**Given information:**
--- --- ---

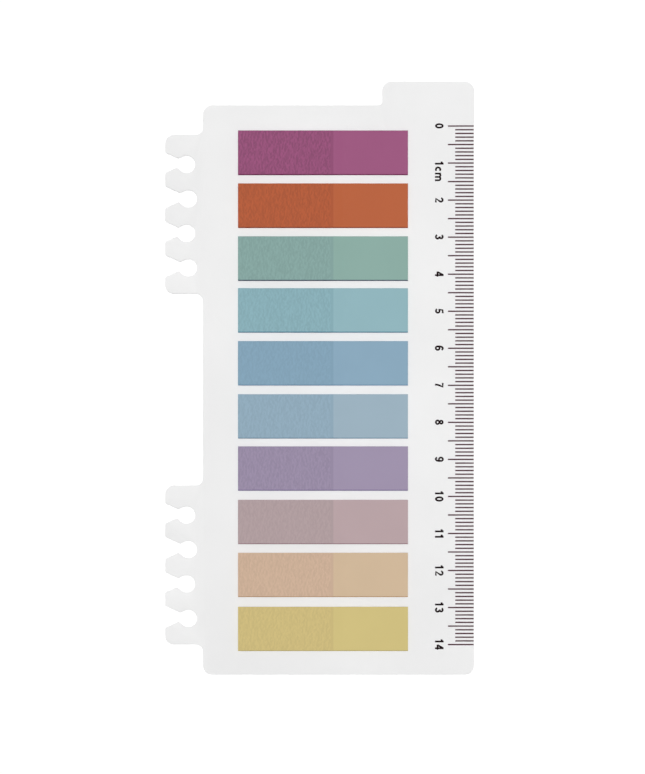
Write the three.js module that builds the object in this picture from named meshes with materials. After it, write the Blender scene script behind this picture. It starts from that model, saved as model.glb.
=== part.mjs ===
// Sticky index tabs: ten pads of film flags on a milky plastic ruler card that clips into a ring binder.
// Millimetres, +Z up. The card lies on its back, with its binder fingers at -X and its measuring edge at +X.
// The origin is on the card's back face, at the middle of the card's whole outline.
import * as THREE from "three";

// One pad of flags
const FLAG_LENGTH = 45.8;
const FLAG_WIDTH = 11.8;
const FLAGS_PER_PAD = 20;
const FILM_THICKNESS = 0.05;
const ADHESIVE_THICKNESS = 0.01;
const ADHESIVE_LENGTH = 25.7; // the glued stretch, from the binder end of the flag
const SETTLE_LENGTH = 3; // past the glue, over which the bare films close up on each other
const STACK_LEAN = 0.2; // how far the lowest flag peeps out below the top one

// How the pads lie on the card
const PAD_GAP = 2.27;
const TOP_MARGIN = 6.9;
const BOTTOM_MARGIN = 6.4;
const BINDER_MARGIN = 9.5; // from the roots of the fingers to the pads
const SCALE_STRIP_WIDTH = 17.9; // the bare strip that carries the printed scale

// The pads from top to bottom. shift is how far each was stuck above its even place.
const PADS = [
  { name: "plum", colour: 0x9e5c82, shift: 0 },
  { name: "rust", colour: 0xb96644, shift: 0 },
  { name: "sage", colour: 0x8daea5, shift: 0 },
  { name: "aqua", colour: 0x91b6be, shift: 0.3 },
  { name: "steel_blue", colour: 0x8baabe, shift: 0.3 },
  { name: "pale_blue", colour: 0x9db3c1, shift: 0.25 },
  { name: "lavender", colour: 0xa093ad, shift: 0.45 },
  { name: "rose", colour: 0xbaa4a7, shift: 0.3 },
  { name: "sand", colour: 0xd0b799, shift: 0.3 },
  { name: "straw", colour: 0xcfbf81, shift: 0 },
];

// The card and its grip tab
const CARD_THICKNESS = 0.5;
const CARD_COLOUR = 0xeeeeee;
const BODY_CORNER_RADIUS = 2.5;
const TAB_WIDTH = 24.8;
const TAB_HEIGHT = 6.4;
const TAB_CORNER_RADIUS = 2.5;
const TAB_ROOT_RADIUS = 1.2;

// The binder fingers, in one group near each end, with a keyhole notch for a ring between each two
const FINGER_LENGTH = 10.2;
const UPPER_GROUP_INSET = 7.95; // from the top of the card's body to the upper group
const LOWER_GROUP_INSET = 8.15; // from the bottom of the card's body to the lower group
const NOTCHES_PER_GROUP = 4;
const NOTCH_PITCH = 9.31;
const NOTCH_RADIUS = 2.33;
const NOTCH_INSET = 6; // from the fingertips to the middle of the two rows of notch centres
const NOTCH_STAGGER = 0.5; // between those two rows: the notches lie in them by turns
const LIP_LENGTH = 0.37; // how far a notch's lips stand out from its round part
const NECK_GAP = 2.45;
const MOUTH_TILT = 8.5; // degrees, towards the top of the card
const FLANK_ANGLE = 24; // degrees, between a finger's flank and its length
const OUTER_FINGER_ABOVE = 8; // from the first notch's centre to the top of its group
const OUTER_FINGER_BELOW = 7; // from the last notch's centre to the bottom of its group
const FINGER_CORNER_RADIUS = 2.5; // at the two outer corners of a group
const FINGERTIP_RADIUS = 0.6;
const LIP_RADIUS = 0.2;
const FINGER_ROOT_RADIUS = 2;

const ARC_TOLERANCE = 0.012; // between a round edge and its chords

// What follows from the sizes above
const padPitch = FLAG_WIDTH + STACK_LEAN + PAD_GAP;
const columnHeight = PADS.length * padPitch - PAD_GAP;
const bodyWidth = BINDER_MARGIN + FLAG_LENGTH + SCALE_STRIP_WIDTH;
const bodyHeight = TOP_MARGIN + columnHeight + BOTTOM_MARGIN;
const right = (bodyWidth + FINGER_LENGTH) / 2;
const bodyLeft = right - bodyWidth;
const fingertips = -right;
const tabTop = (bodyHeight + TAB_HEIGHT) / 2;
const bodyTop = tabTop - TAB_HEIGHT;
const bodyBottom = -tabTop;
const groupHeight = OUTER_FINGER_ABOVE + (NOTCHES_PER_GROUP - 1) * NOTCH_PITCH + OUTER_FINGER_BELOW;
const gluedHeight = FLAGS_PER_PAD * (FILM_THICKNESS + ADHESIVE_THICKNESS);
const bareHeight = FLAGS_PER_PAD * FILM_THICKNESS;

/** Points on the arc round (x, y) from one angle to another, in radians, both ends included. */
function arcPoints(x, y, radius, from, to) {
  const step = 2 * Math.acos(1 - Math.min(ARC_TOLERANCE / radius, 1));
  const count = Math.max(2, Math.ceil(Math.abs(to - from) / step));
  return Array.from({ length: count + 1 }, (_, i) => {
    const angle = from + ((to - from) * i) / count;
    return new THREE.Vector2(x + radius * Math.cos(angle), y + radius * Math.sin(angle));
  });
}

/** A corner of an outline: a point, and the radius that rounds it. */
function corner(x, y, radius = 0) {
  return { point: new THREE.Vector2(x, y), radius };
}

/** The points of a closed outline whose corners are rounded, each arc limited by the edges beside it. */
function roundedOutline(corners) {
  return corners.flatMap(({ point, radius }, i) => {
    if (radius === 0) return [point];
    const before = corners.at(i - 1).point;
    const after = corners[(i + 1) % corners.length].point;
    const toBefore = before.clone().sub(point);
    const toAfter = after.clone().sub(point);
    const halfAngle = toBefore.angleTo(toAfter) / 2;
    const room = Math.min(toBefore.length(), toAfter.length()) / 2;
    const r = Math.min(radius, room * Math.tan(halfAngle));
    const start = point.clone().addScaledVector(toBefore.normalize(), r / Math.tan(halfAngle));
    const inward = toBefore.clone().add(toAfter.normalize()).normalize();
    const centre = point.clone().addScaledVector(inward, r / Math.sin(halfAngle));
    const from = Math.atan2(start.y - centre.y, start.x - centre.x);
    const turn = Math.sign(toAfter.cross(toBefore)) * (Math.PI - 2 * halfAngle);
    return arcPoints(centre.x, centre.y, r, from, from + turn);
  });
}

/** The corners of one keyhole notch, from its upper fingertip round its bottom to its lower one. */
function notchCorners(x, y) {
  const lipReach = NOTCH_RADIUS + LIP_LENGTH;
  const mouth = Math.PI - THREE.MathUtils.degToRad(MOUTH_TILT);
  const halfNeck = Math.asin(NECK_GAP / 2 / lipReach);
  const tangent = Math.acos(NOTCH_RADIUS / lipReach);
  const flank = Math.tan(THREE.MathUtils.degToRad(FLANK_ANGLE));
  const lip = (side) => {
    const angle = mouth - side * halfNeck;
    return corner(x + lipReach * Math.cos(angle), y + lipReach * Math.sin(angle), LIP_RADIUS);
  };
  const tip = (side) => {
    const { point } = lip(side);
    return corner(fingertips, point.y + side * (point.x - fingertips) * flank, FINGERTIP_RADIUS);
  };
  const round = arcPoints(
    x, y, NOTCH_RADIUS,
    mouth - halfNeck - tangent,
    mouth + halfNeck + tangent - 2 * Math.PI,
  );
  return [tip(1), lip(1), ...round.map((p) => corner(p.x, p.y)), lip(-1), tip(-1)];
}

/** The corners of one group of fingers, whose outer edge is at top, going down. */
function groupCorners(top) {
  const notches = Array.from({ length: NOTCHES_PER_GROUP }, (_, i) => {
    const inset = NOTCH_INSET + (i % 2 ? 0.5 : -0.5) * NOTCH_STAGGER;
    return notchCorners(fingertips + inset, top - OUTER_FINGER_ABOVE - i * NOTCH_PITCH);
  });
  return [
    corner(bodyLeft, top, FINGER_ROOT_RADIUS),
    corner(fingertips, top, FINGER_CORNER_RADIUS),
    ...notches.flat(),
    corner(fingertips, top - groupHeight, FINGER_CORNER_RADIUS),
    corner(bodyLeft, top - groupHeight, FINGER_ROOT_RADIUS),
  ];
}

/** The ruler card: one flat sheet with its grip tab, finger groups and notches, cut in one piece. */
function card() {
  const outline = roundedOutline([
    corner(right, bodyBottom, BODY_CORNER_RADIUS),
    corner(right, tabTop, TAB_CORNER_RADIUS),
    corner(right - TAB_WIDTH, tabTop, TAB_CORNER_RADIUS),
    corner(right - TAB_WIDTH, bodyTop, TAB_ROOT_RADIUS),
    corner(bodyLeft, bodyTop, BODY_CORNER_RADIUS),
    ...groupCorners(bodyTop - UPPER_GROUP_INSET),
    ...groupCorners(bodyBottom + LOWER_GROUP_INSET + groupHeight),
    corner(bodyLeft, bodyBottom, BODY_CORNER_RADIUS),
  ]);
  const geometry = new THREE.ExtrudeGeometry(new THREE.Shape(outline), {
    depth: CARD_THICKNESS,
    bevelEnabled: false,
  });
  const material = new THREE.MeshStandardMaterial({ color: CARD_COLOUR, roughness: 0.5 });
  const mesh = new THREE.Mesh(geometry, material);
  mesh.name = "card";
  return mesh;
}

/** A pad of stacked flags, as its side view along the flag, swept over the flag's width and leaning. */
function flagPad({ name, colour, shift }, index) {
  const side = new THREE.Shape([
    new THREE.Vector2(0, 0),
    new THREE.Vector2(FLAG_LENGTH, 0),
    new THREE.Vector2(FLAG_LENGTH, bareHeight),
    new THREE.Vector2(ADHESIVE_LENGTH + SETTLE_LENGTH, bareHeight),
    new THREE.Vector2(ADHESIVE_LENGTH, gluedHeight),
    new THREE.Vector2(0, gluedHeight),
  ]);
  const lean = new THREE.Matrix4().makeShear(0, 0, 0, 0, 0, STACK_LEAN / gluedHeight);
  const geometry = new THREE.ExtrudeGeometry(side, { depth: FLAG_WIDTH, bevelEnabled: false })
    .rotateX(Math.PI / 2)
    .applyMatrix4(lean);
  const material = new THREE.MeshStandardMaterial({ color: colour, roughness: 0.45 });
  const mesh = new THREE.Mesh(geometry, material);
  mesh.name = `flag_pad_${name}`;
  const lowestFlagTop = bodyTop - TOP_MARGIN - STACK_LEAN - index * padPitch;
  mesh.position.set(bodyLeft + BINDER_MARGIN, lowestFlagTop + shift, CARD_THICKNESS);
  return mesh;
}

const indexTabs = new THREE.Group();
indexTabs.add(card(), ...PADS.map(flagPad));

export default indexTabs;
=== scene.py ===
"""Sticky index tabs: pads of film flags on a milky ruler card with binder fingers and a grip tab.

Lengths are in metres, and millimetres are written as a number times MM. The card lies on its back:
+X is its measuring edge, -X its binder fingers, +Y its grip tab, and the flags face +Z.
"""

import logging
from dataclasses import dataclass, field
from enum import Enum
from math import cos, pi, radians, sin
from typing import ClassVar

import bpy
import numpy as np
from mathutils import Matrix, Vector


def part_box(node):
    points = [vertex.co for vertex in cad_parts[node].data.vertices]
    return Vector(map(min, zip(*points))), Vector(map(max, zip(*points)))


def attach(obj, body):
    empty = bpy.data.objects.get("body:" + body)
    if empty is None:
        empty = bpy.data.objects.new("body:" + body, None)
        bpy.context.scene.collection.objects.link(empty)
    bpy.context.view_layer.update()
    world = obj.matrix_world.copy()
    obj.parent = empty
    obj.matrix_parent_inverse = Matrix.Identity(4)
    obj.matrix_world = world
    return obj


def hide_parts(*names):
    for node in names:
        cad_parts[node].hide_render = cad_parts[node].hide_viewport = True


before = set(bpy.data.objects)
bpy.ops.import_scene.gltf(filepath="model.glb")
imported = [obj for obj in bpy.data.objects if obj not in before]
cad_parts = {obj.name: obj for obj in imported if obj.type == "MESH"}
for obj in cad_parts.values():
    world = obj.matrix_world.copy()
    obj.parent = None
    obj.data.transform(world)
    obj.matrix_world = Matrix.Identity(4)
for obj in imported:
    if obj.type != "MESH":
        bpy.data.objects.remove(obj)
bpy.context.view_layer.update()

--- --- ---

**What you need to do:**
Please give an exact restatement of only the lines from the beginning of the material above to the line with "const TAB_ROOT_RADIUS = 1.2;", inclusive.

**Worked solution:**
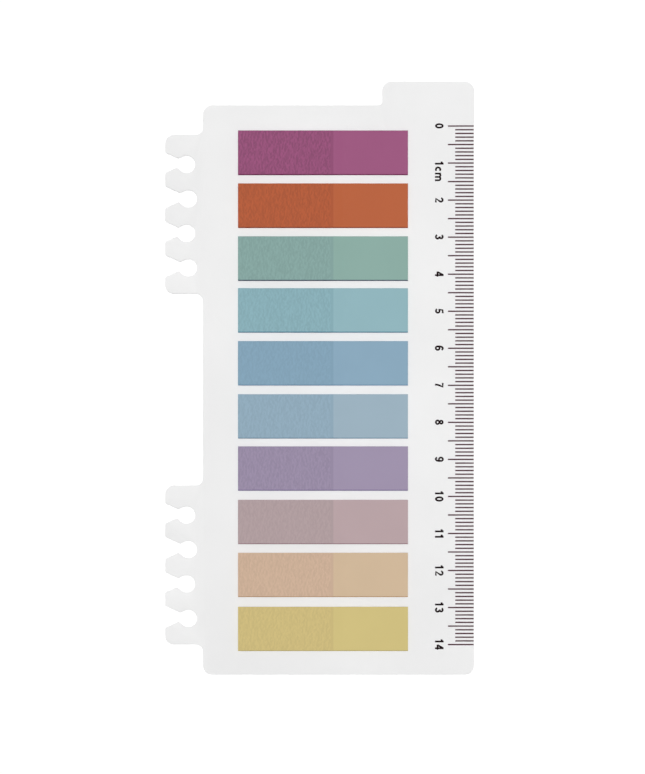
Write the three.js module that builds the object in this picture from named meshes with materials. After it, write the Blender scene script behind this picture. It starts from that model, saved as model.glb.
=== part.mjs ===
// Sticky index tabs: ten pads of film flags on a milky plastic ruler card that clips into a ring binder.
// Millimetres, +Z up. The card lies on its back, with its binder fingers at -X and its measuring edge at +X.
// The origin is on the card's back face, at the middle of the card's whole outline.
import * as THREE from "three";

// One pad of flags
const FLAG_LENGTH = 45.8;
const FLAG_WIDTH = 11.8;
const FLAGS_PER_PAD = 20;
const FILM_THICKNESS = 0.05;
const ADHESIVE_THICKNESS = 0.01;
const ADHESIVE_LENGTH = 25.7; // the glued stretch, from the binder end of the flag
const SETTLE_LENGTH = 3; // past the glue, over which the bare films close up on each other
const STACK_LEAN = 0.2; // how far the lowest flag peeps out below the top one

// How the pads lie on the card
const PAD_GAP = 2.27;
const TOP_MARGIN = 6.9;
const BOTTOM_MARGIN = 6.4;
const BINDER_MARGIN = 9.5; // from the roots of the fingers to the pads
const SCALE_STRIP_WIDTH = 17.9; // the bare strip that carries the printed scale

// The pads from top to bottom. shift is how far each was stuck above its even place.
const PADS = [
  { name: "plum", colour: 0x9e5c82, shift: 0 },
  { name: "rust", colour: 0xb96644, shift: 0 },
  { name: "sage", colour: 0x8daea5, shift: 0 },
  { name: "aqua", colour: 0x91b6be, shift: 0.3 },
  { name: "steel_blue", colour: 0x8baabe, shift: 0.3 },
  { name: "pale_blue", colour: 0x9db3c1, shift: 0.25 },
  { name: "lavender", colour: 0xa093ad, shift: 0.45 },
  { name: "rose", colour: 0xbaa4a7, shift: 0.3 },
  { name: "sand", colour: 0xd0b799, shift: 0.3 },
  { name: "straw", colour: 0xcfbf81, shift: 0 },
];

// The card and its grip tab
const CARD_THICKNESS = 0.5;
const CARD_COLOUR = 0xeeeeee;
const BODY_CORNER_RADIUS = 2.5;
const TAB_WIDTH = 24.8;
const TAB_HEIGHT = 6.4;
const TAB_CORNER_RADIUS = 2.5;
const TAB_ROOT_RADIUS = 1.2;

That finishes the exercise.